◆ DATA LINES:
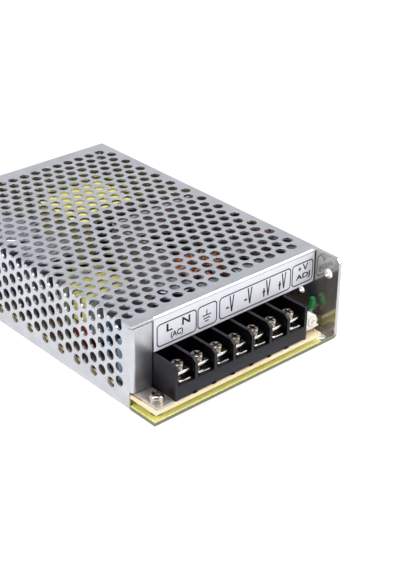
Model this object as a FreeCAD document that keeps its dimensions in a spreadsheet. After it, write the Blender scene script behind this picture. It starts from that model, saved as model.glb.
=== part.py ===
import FreeCAD, Part
import math
import os

import Sketcher

# Mesh case switching power supply.
# The frame has its origin at the bottom centre: +X runs along the width, the terminals face -Y,
# and +Z points up. All lengths are in millimetres.

doc = FreeCAD.newDocument("power_supply")

# Driving dimensions

# A number is a size of its own. A text that starts with = follows other sizes: the parts inside
# keep their share of the case's room when the case is made wider, longer or higher.
SIZES = {
    # Cutting shapes run this far past the faces they cut
    "cut_over": 1.0,
    # Overall case
    "case_width": 99.0,
    "case_length": 159.0,
    "cover_height": 37.0,
    "width_share": "=case_width/99",
    "board_overhang": 0.6,
    "terminal_ledge": 13.2,
    # Chassis, an aluminium sheet folded into a base, a wall and a rear hem
    "chassis_sheet": 1.5,
    "chassis_bend": 2.0,
    "wall_ear_drop": 0.2,
    "wall_corner_cut": 1.4,
    "wall_rear_gap": 0.6,
    "hem_height": 9.0,
    "hem_inset": 6.0,
    "ear_hole_radius": 2.1,
    "wall_ear_setback": 5.4,
    "wall_ear_height": 28.5,
    "base_ear_setback": 2.9,
    "base_ear_inset": 6.6,
    "base_thread_radius": 1.5,
    "base_thread_spacing_x": 78.0,
    "base_thread_spacing_y": 120.0,
    "side_thread_radius": 1.5,
    "side_thread_spacing": 120.0,
    "side_thread_height": 15.0,
    # Cover, a perforated steel sheet folded into a top, a side, a back and two front flanges
    "cover_sheet": 1.0,
    "cover_bend": 1.7,
    "cover_gap": 0.2,
    "cover_floor_gap": 0.3,
    "cover_seat_gap": 0.1,
    "flange_top_gap": 0.4,
    "lip_end_gap": 0.5,
    "corner_flange_width": 9.9,
    "corner_slit": 0.9,
    "flange_foot_gap": 0.3,
    "vent_radius": 2.2,
    "vent_pitch": 6.18,
    "vent_front_margin": 7.7,
    "vent_rear_margin": 6.0,
    "vent_side_margin": 4.45,
    "vent_bend_drop": 2.3,
    "vent_foot_margin": 3.0,
    "vent_edge_margin": 4.9,
    # Insulating film and circuit board
    "film_thickness": 0.4,
    "film_margin": 0.5,
    "film_rim": 0.2,
    "film_front_margin": 1.2,
    "board_height": 5.0,
    "board_thickness": 1.6,
    "height_share": "=(cover_height - board_height - board_thickness)/30.4",
    "board_side_gap": 0.5,
    "board_wall_gap": 1.2,
    "board_rear_gap": 4.0,
    "board_front_margin": 3.6,
    "board_step": 8.6,
    "standoff_radius": 2.1,
    "standoff_hole_gap": 0.4,
    "board_screw_radius": 1.5,
    "board_screw_gap": 0.08,
    "board_screw_head_radius": 2.9,
    "board_screw_head_height": 2.1,
    "board_screw_length": 4.2,
    "board_screw_inset": 4.0,
    "head_dome": 0.55,
    "head_slot_reach": 0.65,
    # Earth tab
    "tab_thickness": 0.8,
    "tab_corner": 0.8,
    "tab_side_inset": 0.8,
    "tab_front_inset": 0.3,
    "tab_rear_gap": 0.1,
    "tab_screw_inset_x": 4.9,
    "tab_screw_inset_y": 5.3,
    "lock_washer_height": 0.7,
    # Cover screws
    "cover_screw_radius": 1.5,
    "cover_screw_head_radius": 2.7,
    "cover_screw_head_height": 1.2,
    "cover_screw_length": 4.5,
    "cover_screw_height": 4.6,
    "cover_screw_spacing": 70.0,
    # Terminal block
    "ways": 7,
    "way_pitch": "=9.8*width_share",
    "barrier_thickness": 1.5,
    "block_side_gap": 0.2,
    "block_front_setback": 0.5,
    "block_depth": 17.6,
    "block_foot": 0.3,
    "block_deck": 6.3,
    "barrier_height": "=15.0*height_share",
    "barrier_cut_length": 2.0,
    "barrier_cut_height": 1.7,
    "cheek_cut": 0.4,
    "lip_clearance": 0.4,
    "lip_depth": "=cover_height - board_height - board_thickness - barrier_height - lip_clearance",
    "block_back_thickness": 2.0,
    "terminal_setback": 1.1,
    "terminal_length": 10.5,
    "terminal_width": 5.4,
    "terminal_thickness": 0.9,
    "screw_setback": 5.6,
    "screw_shank_radius": 1.65,
    "screw_head_radius": 2.75,
    "screw_head_height": 2.3,
    "screw_slot_width": 0.8,
    "screw_slot_depth": 1.1,
    "screw_length": 7.5,
    "screw_backed_out": 1.9,
    "screw_bore_gap": 0.3,
    "screw_dome": 0.3,
    "screw_cross_reach": 0.6,
    "clamp_width": 6.8,
    "clamp_length": 6.4,
    "clamp_thickness": 0.8,
    "clamp_rib": 0.5,
    "clamp_gap": 0.06,
    # Trimmer and indicator
    "trimmer_block_gap": 4.7,
    "block_width": "=ways*way_pitch + barrier_thickness",
    "block_right": "=corner_flange_width + block_side_gap + block_width - case_width/2",
    "trimmer_x": "=block_right + trimmer_block_gap",
    "trimmer_setback": 2.2,
    "trimmer_width": 6.2,
    "trimmer_depth": 3.4,
    "trimmer_height": 6.2,
    "trimmer_stand": 2.6,
    "trimmer_rim": 0.5,
    "trimmer_rim_height": 0.9,
    "rotor_radius": 2.0,
    "rotor_depth": 1.6,
    "rotor_proud": 0.3,
    "rotor_gap": 0.06,
    "rotor_slot_width": 0.7,
    "rotor_slot_depth": 0.7,
    "rotor_slot_reach": 1.5,
    "pin_radius": 0.3,
    "pin_spread": 2.2,
    "pin_front_offset": 0.9,
    "pin_rear_offset": 1.3,
    "lamp_wall_gap": 3.9,
    "lamp_x": "=case_width/2 - chassis_sheet - lamp_wall_gap",
    "lamp_setback": 11.6,
    "lamp_lean": 10.0,
    "lamp_stand": 4.6,
    "lamp_radius": 1.5,
    "lamp_flange_radius": 1.9,
    "lamp_flange_height": 0.9,
    "lamp_length": 5.2,
    "lamp_lead_radius": 0.25,
    "lamp_lead_spacing": 1.27,
    "lamp_lead_lift": 0.1,
    # Room behind the terminal block, and its share of the drawn room
    "overall_length": "=board_overhang + case_length + cover_screw_head_height",
    "room_front": "=block_front_setback + block_depth - overall_length/2",
    "length_share": "=(case_length + board_overhang - block_front_setback - block_depth)/141.5",
    "round_share": "=min(width_share; length_share)",
    # Heatsink and the devices on it
    "seat_gap": 0.1,
    "sink_thickness": 2.0,
    "sink_top": "=board_height + board_thickness + 28*height_share",
    "sink_corner_x": "=0.8*width_share",
    "sink_corner_y": "=room_front + 71.9*length_share",
    "sink_long_leg": "=39*length_share",
    "sink_cross_leg": "=46*width_share",
    "device_width": 10.2,
    "device_height": 15.5,
    "device_thickness": 4.4,
    "device_stand": 3.0,
    "device_spacing": "=15*round_share",
    "rectifier_inset": 10.5,
    "lead_width": 0.8,
    "lead_pitch": 2.54,
    # Main transformer
    "transformer_x": "=8.9*width_share",
    "transformer_y": "=room_front + 96.3*length_share",
    "transformer_width": "=34*width_share",
    "transformer_length": "=33*length_share",
    "transformer_height": "=26*height_share",
    "transformer_round": 3.0,
    "transformer_stand": 1.0,
    "core_width": "=22*width_share",
    "core_depth": 7.6,
    "core_proud": 0.5,
    "core_offset": "=1.8*width_share",
    # Line filter coil
    "filter_coil_x": "=-32*width_share",
    "filter_coil_y": "=room_front + 37.5*length_share",
    "filter_coil_width": "=20.6*width_share",
    "filter_coil_length": "=13.4*length_share",
    "filter_coil_height": "=13.5*height_share",
    "filter_coil_round": 1.6,
    "filter_bobbin_inset": 1.0,
    "filter_bobbin_height": "=11.5*height_share",
    "filter_yoke_depth": "=6.5*length_share",
    "filter_yoke_base": "=board_height + board_thickness + 7.4*height_share",
    "filter_limb_width": 8.0,
    "filter_limb_height": 8.0,
    # Capacitors
    "bulk_radius": "=11*round_share",
    "bulk_height": "=27*height_share",
    "bulk_x": "=-33*width_share",
    "bulk_y": "=room_front + 72.8*length_share",
    "bulk_spacing": "=24*length_share",
    "filter_cap_radius": "=8*round_share",
    "filter_cap_height": "=24*height_share",
    "filter_cap_x": "=-9*width_share",
    "filter_cap_y": "=room_front + 19.8*length_share",
    "output_cap_radius": "=5*round_share",
    "output_cap_height": "=21*height_share",
    "output_cap_1_x": "=26.5*width_share",
    "output_cap_1_y": "=room_front + 15.8*length_share",
    "output_cap_2_x": "=36.3*width_share",
    "output_cap_2_y": "=room_front + 27.3*length_share",
    "output_cap_3_x": "=38.5*width_share",
    "output_cap_3_y": "=room_front + 14.7*length_share",
    "output_cap_4_x": "=6.8*width_share",
    "output_cap_4_y": "=room_front + 15.5*length_share",
    "small_cap_radius": "=4*round_share",
    "small_cap_height": "=12*height_share",
    "small_cap_1_x": "=36.2*width_share",
    "small_cap_1_y": "=room_front + 4.3*length_share",
    "small_cap_2_x": "=16.4*width_share",
    "small_cap_2_y": "=room_front + 10.8*length_share",
    "small_cap_3_x": "=-18.8*width_share",
    "small_cap_3_y": "=room_front + 118.3*length_share",
    "small_cap_4_x": "=32*width_share",
    "small_cap_4_y": "=room_front + 123.3*length_share",
    "can_rim": 0.6,
    "can_crimp_rise": 1.6,
    "can_crimp_width": 0.8,
    "can_crimp_depth": 0.4,
    "box_cap_width": "=11*width_share",
    "box_cap_length": "=10*length_share",
    "box_cap_height": "=15.5*height_share",
    "box_cap_x": "=-40.5*width_share",
    "box_cap_y": "=room_front + 6.8*length_share",
    "box_cap_round": 0.8,
    "disc_cap_radius": "=5*round_share",
    "disc_cap_thickness": "=3.6*length_share",
    "disc_cap_height": "=19*height_share",
    "disc_cap_y": "=room_front + 17.3*length_share",
    "disc_cap_1_x": "=-40.5*width_share",
    "disc_cap_2_x": "=-29*width_share",
    # Output choke
    "choke_x": "=20.5*width_share",
    "choke_y": "=room_front + 37.3*length_share",
    "choke_outer_radius": "=12.4*round_share",
    "choke_inner_radius": "=5*round_share",
    "choke_height": "=16.4*height_share",
    "choke_wire": 1.3,
    "choke_turns": 22,
    "choke_stand": 0.3,
    "choke_bend": 1.2,
    "choke_first_angle": 8.0,
    # Smaller parts on the board
    "fuse_radius": 2.5,
    "fuse_length": "=20*width_share",
    "fuse_cap_length": "=5*width_share",
    "fuse_x": "=-22.5*width_share",
    "fuse_y": "=room_front + 6.3*length_share",
    "fuse_height": 4.6,
    "fuse_glass_step": 0.2,
    "clip_inset": 0.6,
    "clip_wall": 0.7,
    "clip_rise": 1.0,
    "clip_gap": 0.05,
    "clip_mouth": 4.0,
    "varistor_radius": "=6*round_share",
    "varistor_thickness": "=3.4*length_share",
    "varistor_x": "=-23.6*width_share",
    "varistor_y": "=room_front + 13.5*length_share",
    "varistor_stand": 7.6,
    "thermistor_radius": "=6*round_share",
    "thermistor_thickness": "=4*length_share",
    "thermistor_x": "=-5*width_share",
    "thermistor_y": "=room_front + 6.3*length_share",
    "thermistor_stand": 6.0,
    "bridge_width": "=17*width_share",
    "bridge_height": 14.0,
    "bridge_thickness": 3.6,
    "bridge_right": "=0.5*width_share",
    "bridge_y": "=room_front + 67.7*length_share",
    "bridge_leg_inset": 1.2,
    "bridge_leg_pitch": "=4.6*width_share",
    "driver_x": "=-32*width_share",
    "driver_y": "=room_front + 122.3*length_share",
    "driver_width": "=16*width_share",
    "driver_length": "=14*length_share",
    "driver_height": 14.0,
    "driver_foot": 3.0,
    "driver_foot_inset": 1.5,
    "driver_coil_inset": 2.5,
    "driver_coil_proud": 1.5,
    "driver_coil_height": 4.0,
    "chip_width": 6.4,
    "chip_length": "=19.4*length_share",
    "chip_height": 3.4,
    "chip_stand": 0.8,
    "chip_legs": 7,
    "chip_leg_depth": 0.6,
    "chip_leg_width": 0.4,
    "chip_x": "=-10.5*width_share",
    "chip_y": "=room_front + 124.3*length_share",
    "resistor_radius": 1.5,
    "resistor_length": "=9*width_share",
    "resistor_pitch": "=5*length_share",
    "resistor_count": 4,
    "resistor_x": "=6*width_share",
    "resistor_y": "=room_front + 126.3*length_share",
}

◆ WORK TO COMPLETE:
Please write out exactly the lines from the start of the data through the line that contains "# Driving dimensions", both ends included, and nothing else.

◆ THE SOLUTION:
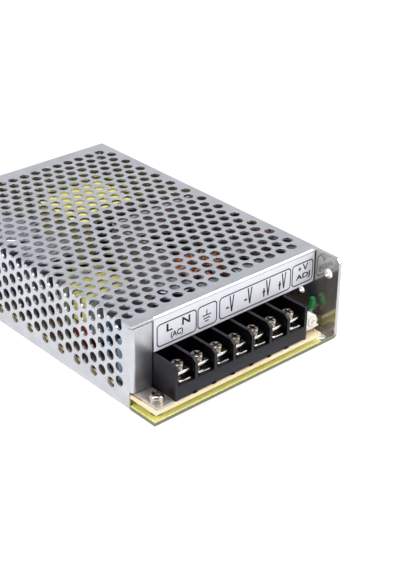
Model this object as a FreeCAD document that keeps its dimensions in a spreadsheet. After it, write the Blender scene script behind this picture. It starts from that model, saved as model.glb.
=== part.py ===
import FreeCAD, Part
import math
import os

import Sketcher

# Mesh case switching power supply.
# The frame has its origin at the bottom centre: +X runs along the width, the terminals face -Y,
# and +Z points up. All lengths are in millimetres.

doc = FreeCAD.newDocument("power_supply")

# Driving dimensions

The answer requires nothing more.